For some two thousand feet higher, vegetation is abundant; and even at twelve thousand six hundred feet the party struck a pretty little stream, on the banks of which were patches of level greensward and abundance of gay flowers, while the spoor of buffaloes was also observed. Strange sessile thistles, five feet in circumference, were noticed; and an extraordinary lobelia, between three and four feet in height, with bright-blue blossoms, as also other remarkable plants. Bees and wasps were still to be seen at this high altitude, and bright little sunbirds darting about. But beyond thirteen thousand feet, vegetation was seen only in dwarfed patches, and the ground became covered with boulders, lying in confused masses, with occasional huge slabs of rock, singularly marked like tortoise-shells. At thirteen thousand six hundred feet, the last resident bird was noticed—a species of stonechat—although high-soaring kites and great-billed ravens were seen even higher up. At fourteen thousand one hundred and seventeen feet, the Zanzibari followers were thoroughly done up, and began to show unmistakable signs of fear of the ‘bogey’ of the mountain, so they were left to prepare a sleeping-place for the night, while Mr Johnston continued the ascent alone.
At fifteen thousand one hundred and fifty feet he reached the central connecting ridge of Kilima-Njaro, and could see part of both sides. The ‘Monarch,’ however, was veiled in clouds. What followed cannot better be given than in the adventurer’s own words: ‘At length—and it was so sudden and so fleeting, that I had no time to fully take in the majesty of the snowy dome of Kibô—the clouds parted, and I looked on a blaze of snow so blinding white under the brief flicker of sunlight, that I could see little detail.

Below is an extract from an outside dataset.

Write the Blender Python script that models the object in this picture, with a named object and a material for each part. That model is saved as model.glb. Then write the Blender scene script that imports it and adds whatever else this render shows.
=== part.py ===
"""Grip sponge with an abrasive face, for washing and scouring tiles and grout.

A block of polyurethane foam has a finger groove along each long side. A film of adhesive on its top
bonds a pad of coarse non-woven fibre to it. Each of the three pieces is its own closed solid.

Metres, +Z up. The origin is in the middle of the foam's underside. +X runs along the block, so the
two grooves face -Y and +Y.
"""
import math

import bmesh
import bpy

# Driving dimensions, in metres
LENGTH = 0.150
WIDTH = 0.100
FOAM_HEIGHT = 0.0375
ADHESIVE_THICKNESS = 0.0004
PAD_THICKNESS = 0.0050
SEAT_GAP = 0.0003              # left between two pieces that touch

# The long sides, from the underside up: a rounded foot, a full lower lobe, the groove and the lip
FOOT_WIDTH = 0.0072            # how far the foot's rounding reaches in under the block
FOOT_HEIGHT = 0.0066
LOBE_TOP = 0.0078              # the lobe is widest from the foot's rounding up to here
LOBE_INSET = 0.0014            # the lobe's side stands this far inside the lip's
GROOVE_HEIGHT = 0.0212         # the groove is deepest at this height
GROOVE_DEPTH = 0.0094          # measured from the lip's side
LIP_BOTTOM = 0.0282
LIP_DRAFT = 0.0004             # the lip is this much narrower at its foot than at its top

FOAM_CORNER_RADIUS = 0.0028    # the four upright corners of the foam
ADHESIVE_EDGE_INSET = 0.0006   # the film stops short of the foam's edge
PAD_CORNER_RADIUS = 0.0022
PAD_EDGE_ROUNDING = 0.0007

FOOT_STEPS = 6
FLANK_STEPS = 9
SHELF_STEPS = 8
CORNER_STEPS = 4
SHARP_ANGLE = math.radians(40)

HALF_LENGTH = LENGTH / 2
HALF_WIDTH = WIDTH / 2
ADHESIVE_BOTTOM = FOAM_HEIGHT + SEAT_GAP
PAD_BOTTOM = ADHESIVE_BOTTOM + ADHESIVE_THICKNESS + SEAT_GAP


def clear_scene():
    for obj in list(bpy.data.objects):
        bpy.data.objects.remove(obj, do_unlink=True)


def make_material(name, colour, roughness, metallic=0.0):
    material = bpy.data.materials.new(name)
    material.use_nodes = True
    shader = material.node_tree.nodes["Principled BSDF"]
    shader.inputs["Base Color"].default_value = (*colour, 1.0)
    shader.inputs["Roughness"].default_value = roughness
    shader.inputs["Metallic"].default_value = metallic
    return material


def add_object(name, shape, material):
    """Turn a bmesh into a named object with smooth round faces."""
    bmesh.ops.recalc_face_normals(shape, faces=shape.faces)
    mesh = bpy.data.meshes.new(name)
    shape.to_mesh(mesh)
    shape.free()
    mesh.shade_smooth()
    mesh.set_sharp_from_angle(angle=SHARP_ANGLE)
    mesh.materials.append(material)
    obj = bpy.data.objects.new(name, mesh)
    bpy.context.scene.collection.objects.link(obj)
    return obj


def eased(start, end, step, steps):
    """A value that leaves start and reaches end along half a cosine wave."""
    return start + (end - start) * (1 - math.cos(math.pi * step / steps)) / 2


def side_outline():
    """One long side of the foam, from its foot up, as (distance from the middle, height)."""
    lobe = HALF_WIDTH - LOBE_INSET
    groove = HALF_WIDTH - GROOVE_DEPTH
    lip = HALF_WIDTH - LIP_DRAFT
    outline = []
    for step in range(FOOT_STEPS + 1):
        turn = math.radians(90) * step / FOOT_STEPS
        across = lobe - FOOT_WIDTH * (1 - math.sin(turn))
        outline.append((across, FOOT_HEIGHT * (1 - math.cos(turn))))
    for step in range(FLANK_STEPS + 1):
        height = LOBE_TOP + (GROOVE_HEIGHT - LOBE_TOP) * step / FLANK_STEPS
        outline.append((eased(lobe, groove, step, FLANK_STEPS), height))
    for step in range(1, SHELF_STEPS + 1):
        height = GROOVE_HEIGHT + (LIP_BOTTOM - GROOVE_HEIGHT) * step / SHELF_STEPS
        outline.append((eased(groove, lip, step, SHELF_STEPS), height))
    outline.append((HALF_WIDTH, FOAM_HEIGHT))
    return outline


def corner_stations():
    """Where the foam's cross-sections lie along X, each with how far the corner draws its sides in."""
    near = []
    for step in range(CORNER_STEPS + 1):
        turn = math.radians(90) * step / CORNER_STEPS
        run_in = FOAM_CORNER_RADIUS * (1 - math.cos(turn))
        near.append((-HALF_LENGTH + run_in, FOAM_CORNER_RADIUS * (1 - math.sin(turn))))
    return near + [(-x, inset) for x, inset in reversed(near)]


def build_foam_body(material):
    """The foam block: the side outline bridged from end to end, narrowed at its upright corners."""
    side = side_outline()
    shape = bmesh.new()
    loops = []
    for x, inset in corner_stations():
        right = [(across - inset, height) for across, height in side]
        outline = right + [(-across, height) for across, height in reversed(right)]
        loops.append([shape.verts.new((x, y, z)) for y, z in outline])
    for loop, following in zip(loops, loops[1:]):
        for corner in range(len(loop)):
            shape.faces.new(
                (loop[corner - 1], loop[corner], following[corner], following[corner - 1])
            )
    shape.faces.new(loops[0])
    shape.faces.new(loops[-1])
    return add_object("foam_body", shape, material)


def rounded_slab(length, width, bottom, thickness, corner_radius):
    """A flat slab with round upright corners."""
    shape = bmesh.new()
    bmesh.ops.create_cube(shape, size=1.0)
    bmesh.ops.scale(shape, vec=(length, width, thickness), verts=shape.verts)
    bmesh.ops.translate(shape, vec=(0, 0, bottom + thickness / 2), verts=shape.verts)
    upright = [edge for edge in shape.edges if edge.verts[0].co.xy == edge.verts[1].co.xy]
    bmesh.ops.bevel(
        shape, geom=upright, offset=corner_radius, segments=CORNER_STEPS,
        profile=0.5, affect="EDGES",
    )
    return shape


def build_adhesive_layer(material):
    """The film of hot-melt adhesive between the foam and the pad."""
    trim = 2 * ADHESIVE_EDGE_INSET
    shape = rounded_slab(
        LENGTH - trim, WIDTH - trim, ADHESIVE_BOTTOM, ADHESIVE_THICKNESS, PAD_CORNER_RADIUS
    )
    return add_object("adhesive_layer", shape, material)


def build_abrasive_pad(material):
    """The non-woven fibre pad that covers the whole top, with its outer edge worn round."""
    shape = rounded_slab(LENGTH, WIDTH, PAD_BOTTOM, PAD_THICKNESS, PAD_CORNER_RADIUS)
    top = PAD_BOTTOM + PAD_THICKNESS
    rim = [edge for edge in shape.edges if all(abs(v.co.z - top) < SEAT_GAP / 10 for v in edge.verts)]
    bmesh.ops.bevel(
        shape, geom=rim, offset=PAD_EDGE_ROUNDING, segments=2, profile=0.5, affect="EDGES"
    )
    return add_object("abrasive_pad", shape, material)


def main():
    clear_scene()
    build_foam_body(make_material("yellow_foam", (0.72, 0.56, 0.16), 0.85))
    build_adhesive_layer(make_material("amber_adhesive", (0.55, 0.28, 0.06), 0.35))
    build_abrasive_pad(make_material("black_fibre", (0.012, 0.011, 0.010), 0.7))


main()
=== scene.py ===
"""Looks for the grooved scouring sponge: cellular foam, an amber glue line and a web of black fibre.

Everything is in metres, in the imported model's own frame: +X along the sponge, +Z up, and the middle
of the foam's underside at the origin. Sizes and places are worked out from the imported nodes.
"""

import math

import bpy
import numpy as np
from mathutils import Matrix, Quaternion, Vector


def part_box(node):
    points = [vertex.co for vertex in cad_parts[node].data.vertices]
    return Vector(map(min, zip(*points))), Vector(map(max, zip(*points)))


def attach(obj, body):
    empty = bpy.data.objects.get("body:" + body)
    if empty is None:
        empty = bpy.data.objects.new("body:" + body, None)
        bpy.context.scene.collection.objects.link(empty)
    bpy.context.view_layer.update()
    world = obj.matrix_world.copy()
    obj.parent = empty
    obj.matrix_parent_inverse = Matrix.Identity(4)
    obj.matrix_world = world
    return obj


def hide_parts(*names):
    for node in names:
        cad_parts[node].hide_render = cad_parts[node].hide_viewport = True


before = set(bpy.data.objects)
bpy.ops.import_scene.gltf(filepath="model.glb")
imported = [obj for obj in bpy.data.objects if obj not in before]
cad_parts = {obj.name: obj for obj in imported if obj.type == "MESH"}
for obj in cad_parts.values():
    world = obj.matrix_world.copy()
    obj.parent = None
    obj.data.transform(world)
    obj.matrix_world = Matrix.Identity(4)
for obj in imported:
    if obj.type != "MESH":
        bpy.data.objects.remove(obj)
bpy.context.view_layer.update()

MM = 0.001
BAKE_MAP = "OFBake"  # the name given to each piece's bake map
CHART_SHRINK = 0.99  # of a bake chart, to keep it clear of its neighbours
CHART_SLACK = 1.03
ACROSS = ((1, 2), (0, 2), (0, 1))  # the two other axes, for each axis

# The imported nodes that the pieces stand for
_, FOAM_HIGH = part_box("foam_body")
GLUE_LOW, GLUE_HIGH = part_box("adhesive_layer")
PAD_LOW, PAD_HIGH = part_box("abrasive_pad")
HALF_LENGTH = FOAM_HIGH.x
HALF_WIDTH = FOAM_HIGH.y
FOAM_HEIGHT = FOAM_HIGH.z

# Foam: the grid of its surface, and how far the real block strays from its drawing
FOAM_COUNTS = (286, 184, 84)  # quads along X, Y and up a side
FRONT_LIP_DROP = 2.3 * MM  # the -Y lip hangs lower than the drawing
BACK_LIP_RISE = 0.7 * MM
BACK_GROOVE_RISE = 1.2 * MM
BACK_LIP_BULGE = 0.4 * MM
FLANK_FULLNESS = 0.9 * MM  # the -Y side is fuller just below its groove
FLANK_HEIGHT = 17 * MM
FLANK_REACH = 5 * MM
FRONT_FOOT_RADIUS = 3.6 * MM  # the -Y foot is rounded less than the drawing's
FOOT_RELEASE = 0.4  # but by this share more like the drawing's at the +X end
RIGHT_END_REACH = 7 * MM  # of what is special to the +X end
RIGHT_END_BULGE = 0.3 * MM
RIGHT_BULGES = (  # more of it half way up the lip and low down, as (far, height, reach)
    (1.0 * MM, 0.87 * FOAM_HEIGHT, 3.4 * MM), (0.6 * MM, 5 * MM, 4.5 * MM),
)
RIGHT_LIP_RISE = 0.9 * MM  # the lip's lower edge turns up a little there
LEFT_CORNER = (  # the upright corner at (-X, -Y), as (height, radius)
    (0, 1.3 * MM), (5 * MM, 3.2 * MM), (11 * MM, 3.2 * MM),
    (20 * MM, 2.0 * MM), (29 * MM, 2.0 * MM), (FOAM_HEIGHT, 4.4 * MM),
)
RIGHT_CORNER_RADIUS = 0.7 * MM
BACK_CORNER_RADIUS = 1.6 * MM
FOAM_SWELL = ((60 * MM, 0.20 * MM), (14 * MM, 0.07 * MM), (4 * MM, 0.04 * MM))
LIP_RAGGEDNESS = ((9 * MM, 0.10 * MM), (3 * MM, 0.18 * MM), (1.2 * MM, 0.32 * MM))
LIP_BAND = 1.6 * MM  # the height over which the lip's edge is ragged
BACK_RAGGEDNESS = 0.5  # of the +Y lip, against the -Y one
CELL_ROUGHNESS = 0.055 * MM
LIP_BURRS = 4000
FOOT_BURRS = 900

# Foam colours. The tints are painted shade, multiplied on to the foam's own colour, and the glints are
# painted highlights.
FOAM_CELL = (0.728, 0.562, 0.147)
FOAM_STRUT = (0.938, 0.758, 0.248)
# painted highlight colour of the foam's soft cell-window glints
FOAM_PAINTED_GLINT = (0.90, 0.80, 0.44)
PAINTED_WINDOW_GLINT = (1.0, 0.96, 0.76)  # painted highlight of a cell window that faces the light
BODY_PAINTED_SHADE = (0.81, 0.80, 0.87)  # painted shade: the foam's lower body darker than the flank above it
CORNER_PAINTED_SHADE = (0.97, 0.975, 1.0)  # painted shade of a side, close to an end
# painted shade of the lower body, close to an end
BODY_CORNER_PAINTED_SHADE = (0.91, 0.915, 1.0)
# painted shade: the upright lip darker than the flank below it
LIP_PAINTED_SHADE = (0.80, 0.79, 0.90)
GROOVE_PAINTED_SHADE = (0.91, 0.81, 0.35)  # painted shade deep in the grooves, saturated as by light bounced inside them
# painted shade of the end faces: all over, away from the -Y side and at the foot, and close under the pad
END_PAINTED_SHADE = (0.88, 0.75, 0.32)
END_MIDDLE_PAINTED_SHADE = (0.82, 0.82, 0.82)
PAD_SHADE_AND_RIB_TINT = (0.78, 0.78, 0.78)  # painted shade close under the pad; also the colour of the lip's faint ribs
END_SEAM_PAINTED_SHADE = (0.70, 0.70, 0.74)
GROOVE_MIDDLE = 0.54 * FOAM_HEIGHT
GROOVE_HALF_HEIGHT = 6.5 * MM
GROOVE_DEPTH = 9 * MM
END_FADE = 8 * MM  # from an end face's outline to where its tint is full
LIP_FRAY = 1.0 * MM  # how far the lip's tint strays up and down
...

Since sunrise that morning I had caught no glimpse of Kibô, and now it was suddenly presented to me with unusual and startling nearness.... Knowing now the direction of my goal, I rose from the clammy stones, and clutching my sketch-book with benumbed hands, began once more to ascend westwards. Seeing but a few yards in front of me, choked with mist, I made but slow progress; nevertheless, I continually mounted along a gently sloping, hummocky ridge, where the spaces in between the masses of rock were filled with fine yellowish sand. The slabs of rock were so slippery with the drizzling mist, that I very often nearly lost my footing, and I thought with a shudder what a sprained ankle would mean here.
‘At length, after a rather steeper ascent than usual up the now smoother and sharper ridge, I suddenly encountered snow lying at my very feet, and nearly plunged headlong into a great rift filled with snow, that here seemed to cut across the ridge and interrupt it. The dense mist cleared a little in a partial manner, and I then saw to my left the black rock sloping gently to an awful gulf of snow, so vast and deep that its limits were concealed by fog. Above me a line of snow was just discernible, and altogether the prospect was such a gloomy one, with its all-surrounding curtain of sombre cloud, and its uninhabited wastes of snow and rock, that my heart sank within me at my loneliness.... Turning momentarily northwards, I rounded the rift of snow, and once more dragged myself, now breathless and panting, and with aching limbs, along the slippery ridge of bare rock, which went ever mounting upwards.... The feeling that overcame me when I sat and gasped for breath on the wet and slippery rocks at this great height, was one of overwhelming isolation. I felt as if I should never more regain the force to move, and must remain and die amid this horrid solitude of stones and snow. Then I took some brandy-and-water from my flask, and a little courage came back to me. I was miserably cold, the driving mist having wetted me to the skin. Yet the temperature recorded here was above the freezing-point, being thirty-five degrees Fahrenheit.... The mercury rose to 183.8. This observation, when properly computed, and with the correction added for the temperature of the intermediate air, gives a height of sixteen thousand three hundred and fifteen feet as the highest point I attained on Kilima-Njaro.’
When he returned to the camping-place, Mr Johnston found that his three followers had deserted him, being thoroughly terrified, and certain that the white man had perished on the lonely heights. With much difficulty he made his way to the station on the lower ground, where the great body of his attendants had remained; and in due course the whole party arrived safely again at Taveita. From there a new route was taken, by way of Lake Jipé, to the coast at Pangani, where the followers were paid off. An English mission afforded Mr Johnston shelter until he could get a passage on an Arab dau to Zanzibar, where he caught the mail-steamer; and in little more than six weeks after getting his last glimpse of the snow-peaks of Kilima-Njaro, from the shores of Lake Jipé, the gallant explorer was in London once more.
Although attaining the highest altitude yet reached by man in Africa, Mr Johnston did not complete the conquest of Kilima-Njaro. But he reached within two thousand feet of the summit; and having shown the way, it will be odd if some of the adventurous spirits among alpine climbers do not essay the task of peering into the hidden depths of the crater of Kibô. Be this as it may, the expedition has resulted in the acquisition of a vast amount of valuable information about the geography, the fauna, and flora of this strange district, where in two days you can ascend from equatorial heat to arctic cold. Even in the plains, the temperature is, for six months in the year, quite bearable, and in some parts delightful. The extreme fertility of the mountain slopes, the abundance of game, the stores of ivory to be obtained from the vast herds of elephants, the rare and beautiful skins—in short, all the known riches of animal and vegetable production, and the supposed existence of mineral deposits, such as copper and nitrate of soda, point to this district as destined to play an important part in the future of Africa.